In other words, foreach can just call map and throw away the results. That might not be the most runtime efficient way of doing things, though, so Scala allows you to define foreach your own way.

Filtering "For"

So far our monads have built on a few key concepts. These three methods - map, flatMap, and forEach - allow almost all of what "for" can do.

Scala's "for" statement has one more feature: "if" guards. As an example

val names = List("Abe", "Beth", "Bob", "Mary")
val bNames = for (bName <- names;
   if bName(0) == 'B'
) yield bName + " is a name starting with B"

assert(bNames == List(
   "Beth is a name starting with B", 
   "Bob is a name starting with B"))

"if" guards get mapped to a method called filter. Filter takes a predicate function (a function that takes on argument and returns true or false) and creates a new monad without the elements that don't match the predicate. The for statement above gets translated into something like the following.

val bNames = 
   (names filter { bName => bName(0) == 'B' })
   .map { bName => 
      bName + " is a name starting with B" 
   }

First the list is filtered for names that start with B. Then that filtered list is mapped using a function that appends " is a name..."

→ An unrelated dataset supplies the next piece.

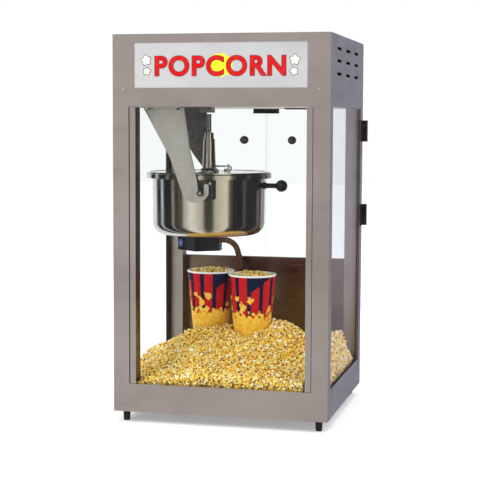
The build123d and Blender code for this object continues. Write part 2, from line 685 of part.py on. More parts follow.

Not all monads can be filtered. Using the container analogy, filtering might remove all elements and some containers can't be empty. For such monads you don't need to create a filter method. Scala won't complain as long as you don't use an "if" guard in a "for" expression.

I'll have more to say about filter, how to define it in purely monadic terms, and what kinds of monads can't be filtered in the next installment

Conclusion for Part 2

"For" is a handy way to work with monads. Its syntax is particularly useful for working with Lists and other collections. But "for" is more general than that. It expands into map, flatMap, foreach, and filter. Of those, map and flatMap should be defined for any monad. The foreach method can be defined if you want the monad to be used imperatively and it's trivial to build. Filter can be defined for some monads but not for others.

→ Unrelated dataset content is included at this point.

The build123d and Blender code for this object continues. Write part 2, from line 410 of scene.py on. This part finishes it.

"m map f" can be implemented as "m flatMap {x => unit(x)}. "m foreach f" can be implemented in terms of map, or in terms of flatMap "m flatMap {x => unit(f(x));()}. Even "m filter p" can be implemented using flatMap (I'll show how next time). flatMap really is the heart of the beast.

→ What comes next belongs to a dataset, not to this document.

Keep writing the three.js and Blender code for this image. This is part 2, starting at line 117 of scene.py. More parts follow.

Remember, monads are elephants. The picture I've painted of monads so far emphasizes collections. In part 4, I'll present a monad that isn't a collection and only a container in an abstract way. But before part 4 can happen, part 3 needs to cover some properties that are true of all monads: the monadic laws.

In the mean time, here's a cheat sheet showing how Haskell's do and Scala's for are related.

Haskell	Scala
do var1<- expn1 var2 <- expn2 expn3	for {var1 <- expn1; var2 <- expn2; result <- expn3 } yield result
do var1 <- expn1 var2 <- expn2 return expn3	for {var1 <- expn1; var2 <- expn2; } yield expn3
do var1 <- expn1 >> expn2 return expn3	for {_ <- expn1; var1 <- expn2 } yield expn3

Footnotes

¹. The Scala spec actually specifies that "for" expands using pattern matching. Basically, the real spec expands the rules I present here to allow patterns on the left side of the <-. It would just muddy this article too much to delve too deeply into the subject.